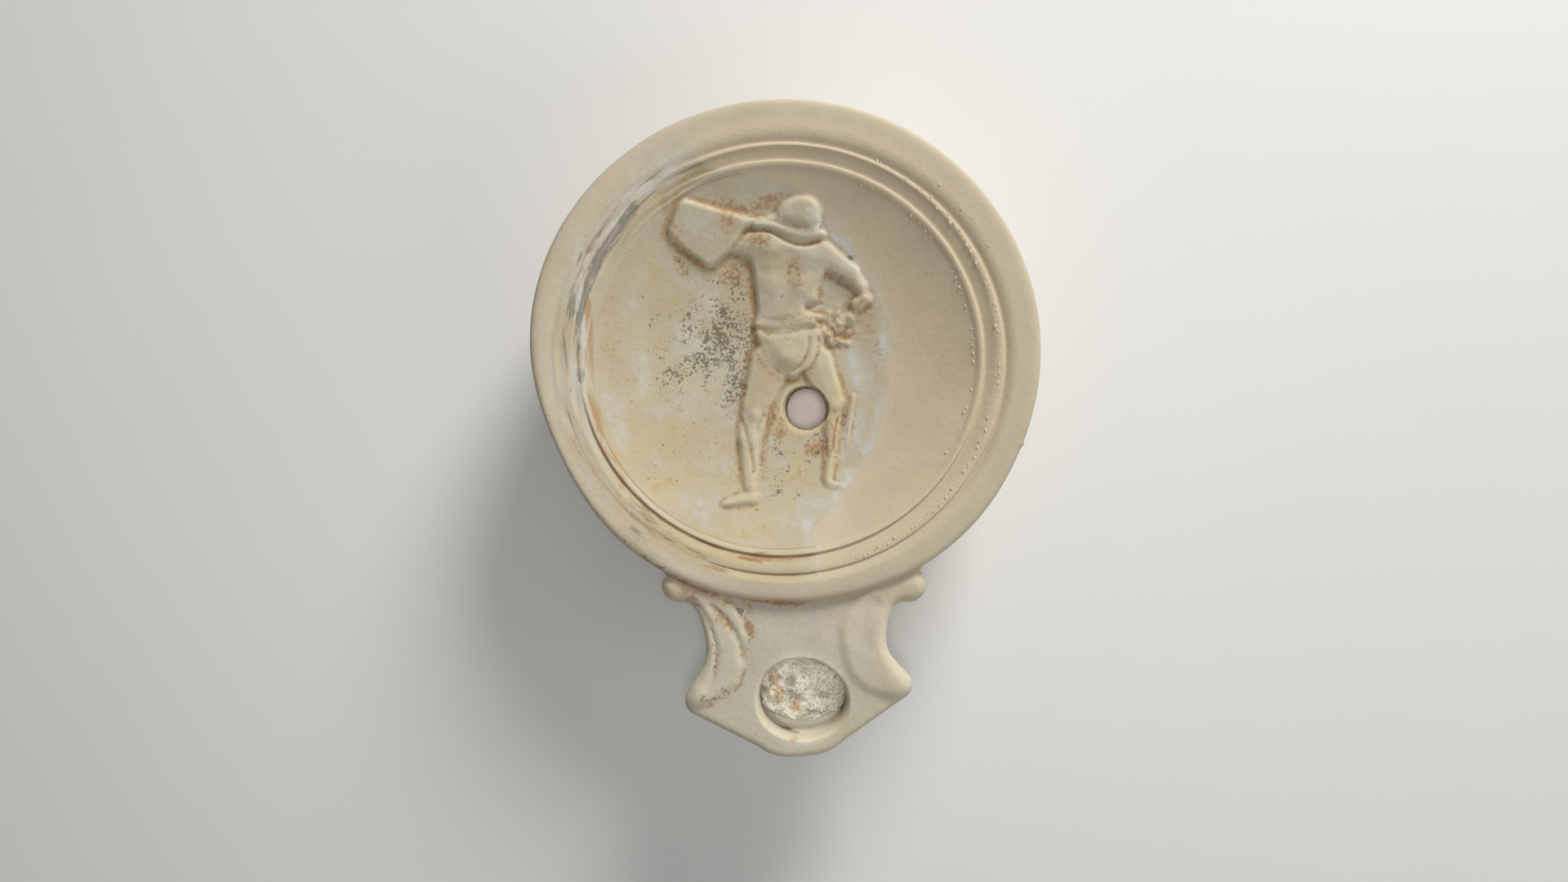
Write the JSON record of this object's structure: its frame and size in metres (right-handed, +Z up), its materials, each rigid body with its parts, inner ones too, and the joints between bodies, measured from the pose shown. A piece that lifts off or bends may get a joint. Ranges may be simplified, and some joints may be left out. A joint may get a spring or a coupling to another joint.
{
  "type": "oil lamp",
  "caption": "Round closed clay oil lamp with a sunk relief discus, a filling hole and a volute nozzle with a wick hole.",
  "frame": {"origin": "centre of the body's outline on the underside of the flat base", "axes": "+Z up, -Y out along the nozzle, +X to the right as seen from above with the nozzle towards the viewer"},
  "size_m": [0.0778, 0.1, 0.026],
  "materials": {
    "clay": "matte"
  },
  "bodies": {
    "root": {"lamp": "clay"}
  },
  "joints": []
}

-=-=-

» **TASK**
All of the data needs to be printed once more, exactly.

» **EXERCISE RESPONSE**
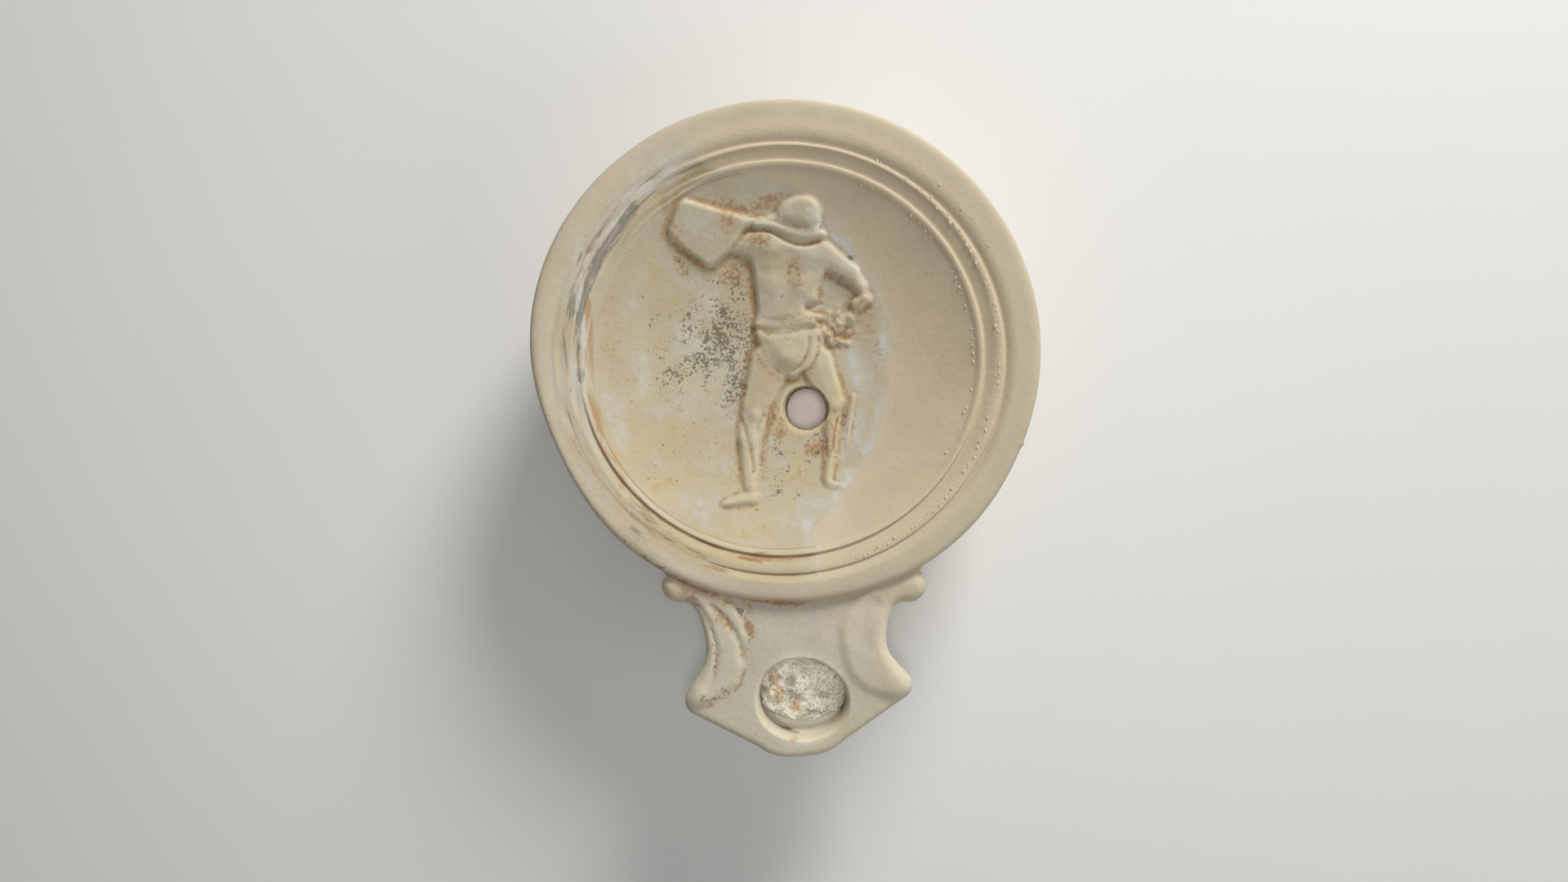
Write the JSON record of this object's structure: its frame and size in metres (right-handed, +Z up), its materials, each rigid body with its parts, inner ones too, and the joints between bodies, measured from the pose shown. A piece that lifts off or bends may get a joint. Ranges may be simplified, and some joints may be left out. A joint may get a spring or a coupling to another joint.
{
  "type": "oil lamp",
  "caption": "Round closed clay oil lamp with a sunk relief discus, a filling hole and a volute nozzle with a wick hole.",
  "frame": {"origin": "centre of the body's outline on the underside of the flat base", "axes": "+Z up, -Y out along the nozzle, +X to the right as seen from above with the nozzle towards the viewer"},
  "size_m": [0.0778, 0.1, 0.026],
  "materials": {
    "clay": "matte"
  },
  "bodies": {
    "root": {"lamp": "clay"}
  },
  "joints": []
}